Les chercheurs pensent que ce modèle pourrait servir hors du domaine de la physique théorique. Les neurones, par exemple, ont été modélisés comme des oscillateurs interconnectés ou "couplés", en raison de la manière dont ils interagissent. Dans le modèle, les oscillateurs accouplés peuvent être pensés comme étant rattaché à leur voisin plus proche, qui de ce fait influence leur mouvement. Les neurones, quant à eux, peuvent montrer une activité électrique répétitive qui peut être influencée par l'activité des neurones voisins.

Bien que l'étude soit un peu une extrapolation, admet Babette K. Dellen, elle peut aider à comprendre des observations auparavant non expliquées. B. Dellen avait d'abord étudié le système dans un contexte neuronal. Brandt en rejoignant le groupe de recherche a été intrigué par le concept de la synchronisation induite par le désordre et a étudié plus profondément le sujet. Finalement, les trois chercheurs ont publié le résultat de leurs travaux.


Wessel, Brandt et B. Dellen
et leurs pendules oscillants

B. Dellen explique que les neurones peuvent montrer une activité synchrone en réponse à un stimulus. Et personne n'a encore proposé une explication convaincante de ce phénomène. Wessel ajoute qu'il est possible que cela n'ait rien à voir avec les neurones et que ce ne soit qu'une propriété des oscillateurs.

Un enfant sur sa balançoire

La similitude essentielle entre le système modélisé et les neurones est qu'ils sont tous les deux "non linéaires", ce qui signifie qu'il n'y a pas de corrélation linéaire, proportionnelle, entre la force appliquée et le déplacement. En d'autres termes, les oscillateurs du modèle peuvent être comparés à un enfant sur une balançoire. Au début, l'enfant se déplacera proportionnellement à la force utilisée pour le pousser: si on le pousse deux fois plus fort, il ira deux fois plus loin. Mais presque tous les systèmes complexes dans la nature, comme le modèle des physiciens, sont non linéaires. Passé une certaine hauteur, une poussée deux fois plus forte n'entraîne plus l'enfant deux fois plus loin. "De la même façon, lorsque vous entendez votre musique préférée deux fois plus fort, vous ne ressentez pas un plaisir double", indique Brandt, en expliquant comment un aspect du cerveau, l'audition, est non linéaire.

D'autres recherches ont déjà prouvé que le désordre pouvait conduire à l'ordre, mais ces études impliquaient souvent de manipuler des paramètres dans les systèmes tels que la longueur variable des pendules. Les travaux des chercheurs sont originaux en ce sens que les variations concernent des forces externes. Leurs résultats pourraient avoir plus de potentialité dans le monde réel, où il est difficile de changer des paramètres internes (pour les neurones, par exemple), mais où il serait relativement simple d'appliquer des actions extérieures.

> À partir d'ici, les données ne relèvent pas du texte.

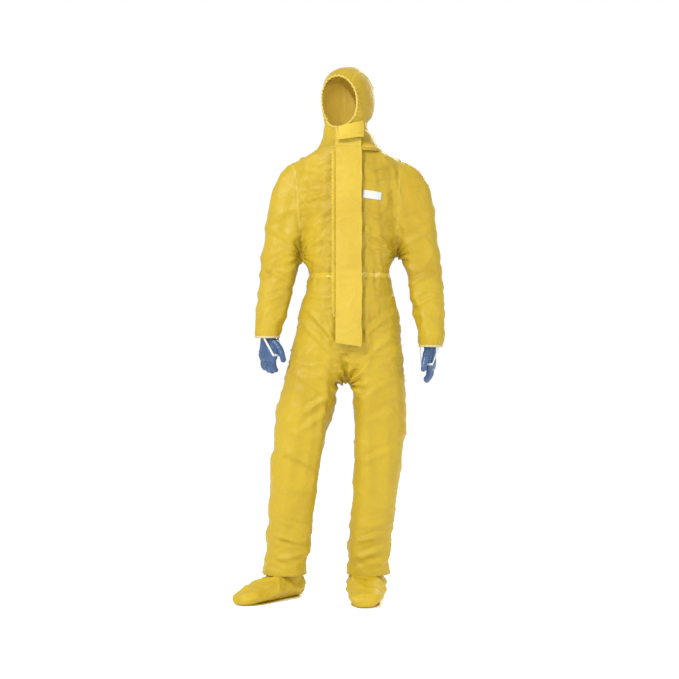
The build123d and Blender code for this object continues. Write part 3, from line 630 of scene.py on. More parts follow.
def rope_round(name, path, ways, out, along, ripple=0.0, pitch=.006, sides=10, step=.003):
    """A soft band along a closed path: half sizes out of and along the surface, with its ripples."""
    path = [Vector(p) for p in path]
    n = len(path)
    run = [0.0]
    for i in range(n):
        run.append(run[-1] + (path[(i + 1) % n] - path[i]).length)
    total = run[-1]
    count = max(int(total / step), 24)
    verts, plain = [], []
    for k in range(count):
        t = total * k / count
        i = int(np.searchsorted(run, t, side="right")) - 1
        f = (t - run[i]) / max(run[i + 1] - run[i], 1e-9)
        p = path[i].lerp(path[(i + 1) % n], f)
        w = Vector(ways[i]).lerp(Vector(ways[(i + 1) % n]), f).normalized()
        tangent = (path[(i + 1) % n] - path[i]).normalized()
        across = tangent.cross(w).normalized()
        turn = 2 * math.pi * t / pitch
        swell = 1 + ripple * math.sin(turn) + .5 * ripple * math.sin(turn / 2.7 + 1)
        for j in range(sides):
            a = 2 * math.pi * j / sides
            verts.append(p + w * (out * swell * math.cos(a)) + across * (along * math.sin(a)))
            plain.append(verts[-1])
    faces = []
    for k in range(count):
        here, ahead = k * sides, (k + 1) % count * sides
        for j in range(sides):
            faces.append((here + j, here + (j + 1) % sides, ahead + (j + 1) % sides, ahead + j))
    obj = new_mesh(name, verts, faces)
    keep_form(obj, plain)
    made[name] = obj
    return obj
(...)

"Tout ceci est naturellement du domaine de la recherche fondamentale", remarque Brandt. "Mais nous pouvons en conclure que les systèmes complexes... se comportent parfois d'une façon très inattendue, complètement à l'opposé de notre intuition ou de nos prévisions... Il sera intéressant de voir si le mécanisme que nous avons découvert sera un jour d'une quelconque utilité".